Transitional design is specifically a blend of traditional and contemporary styles - it is a defined category with specific characteristics (traditional furniture forms in contemporary materials and palette). It does not describe any mix of styles; it describes this particular one.

2

What Eclectic Actually Means

Eclectic design means drawing from multiple different styles without being defined by any single one. It is an approach (draw from many) rather than a style (look like this). An eclectic room might be half Victorian, half Japanese, and half mid-century modern - the diversity is the point.

3

What Hybrid Actually Means

Hybrid design is the most specific term: it refers to the deliberate, structured blending of exactly two design systems. Japandi (Japanese plus Scandinavian) is a hybrid. Coastal-industrial is a hybrid. The hybrid has rules: both contributing styles are present in roughly equal measure, and the result is consistently different from either parent style.

4

The Common Mistake

The most common mistake is calling any mixed room 'eclectic' as a euphemism for 'I haven't decided on a style'. Genuine eclecticism requires a strong design intelligence to pull it off - the disparate elements must be unified by something (color, scale, or quality) even if not by style. A room that is mixed by default rather than by decision is simply unfocused, not eclectic.

Common Questions

Hybrid Design: FAQ

What is hybrid interior design?

A deliberate blend of exactly two design systems in roughly equal measure, creating a new aesthetic that is consistently different from either parent. Japandi is the most widely recognised contemporary hybrid style.

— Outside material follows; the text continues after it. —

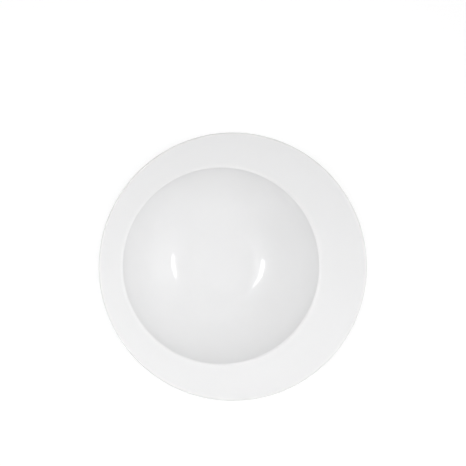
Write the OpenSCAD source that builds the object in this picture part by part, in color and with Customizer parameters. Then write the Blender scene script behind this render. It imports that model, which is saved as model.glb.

How do you create a successful hybrid design?

Choose two design systems with genuine complementary qualities - one that provides structure and one that provides warmth, or one that is formal and one that is casual. Commit equally to both, do not let one overwhelm the other.

What is Japandi design?

A hybrid of Japanese and Scandinavian design - combining Japanese spatial philosophy (ma, negative space, imperfection) with Scandinavian material warmth (pale wood, linen, cozy textiles). The result is minimalist but warm, restrained but inviting.

Is eclectic design the same as a mix-and-match approach?

No. Mix-and-match without a unifying principle is just disorganised. True eclectic design has internal logic - a color story, a consistent quality level, a clear perspective. If you can't articulate the principle that links your choices, the room is unfocused rather than eclectic.